Proceeds from the auction benefit The Little Bee Initiative, a campaign set up by the princess to benefit UNICEF UK and Children in Crisis, according to the listing.
"I've been surprised by the overwhelming response to 'the hat,' " Treacy said in the auction listing. "... I'm delighted, flattered and touched by HRH Princess Beatrice's decision to donate the hat to charity. I hope that people all over the world will be generous and that this hat will benefit many."
The auction was managed by Auction For A Cause, an auction management service that specializes in "high-profile promotional auctions for charities, nonprofit organisations and brands," according to the listing's frequently asked questions.
Bidders were required to be preapproved, according to the listing, and at least 18 years old.
Reaction to the auction on the hat's Facebook page was positive.
"Gracefully done, Princess B," one poster wrote, "auctioning off the monstrosity for a good cause with dignity and humor."
"Absolutely fabulous!" another person wrote. "How cool is she for doing this?"
(article from CNN.com; photo from the Sydney Morning Herald)
Jean says: Valerie's posting of Princess Beatrice's Philip Treacy hat is in perfect keeping with the Bard Graduate Center's upcoming exhibition Hats: An Anthology by Stephen Jones. Bard's Gallery Programs Spring 2011 edition features a photo of a hot pink feather hat by Philip Treacy from 1995. For the record, I loved Beatrice's hat!
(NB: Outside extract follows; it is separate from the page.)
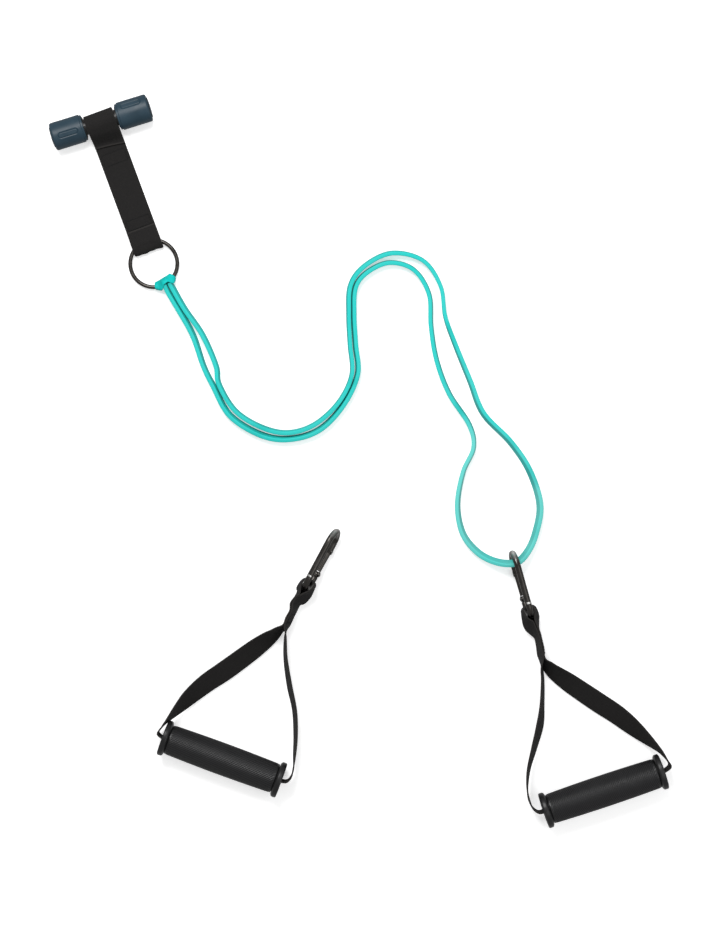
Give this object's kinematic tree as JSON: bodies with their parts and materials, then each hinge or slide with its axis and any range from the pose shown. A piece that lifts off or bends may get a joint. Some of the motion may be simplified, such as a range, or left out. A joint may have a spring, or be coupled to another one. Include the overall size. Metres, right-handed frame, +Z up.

For the record, says Valerie, I didn't. There are some hats which, when we find them in our wanderings, we might otherwise fight over if it weren't that we have already agreed in principle that we may borrow one another's hats. (We have each passed the other's stringent tests for the correct ways to handle hats). This is a hat that I could give up graciously, and never ask to borrow.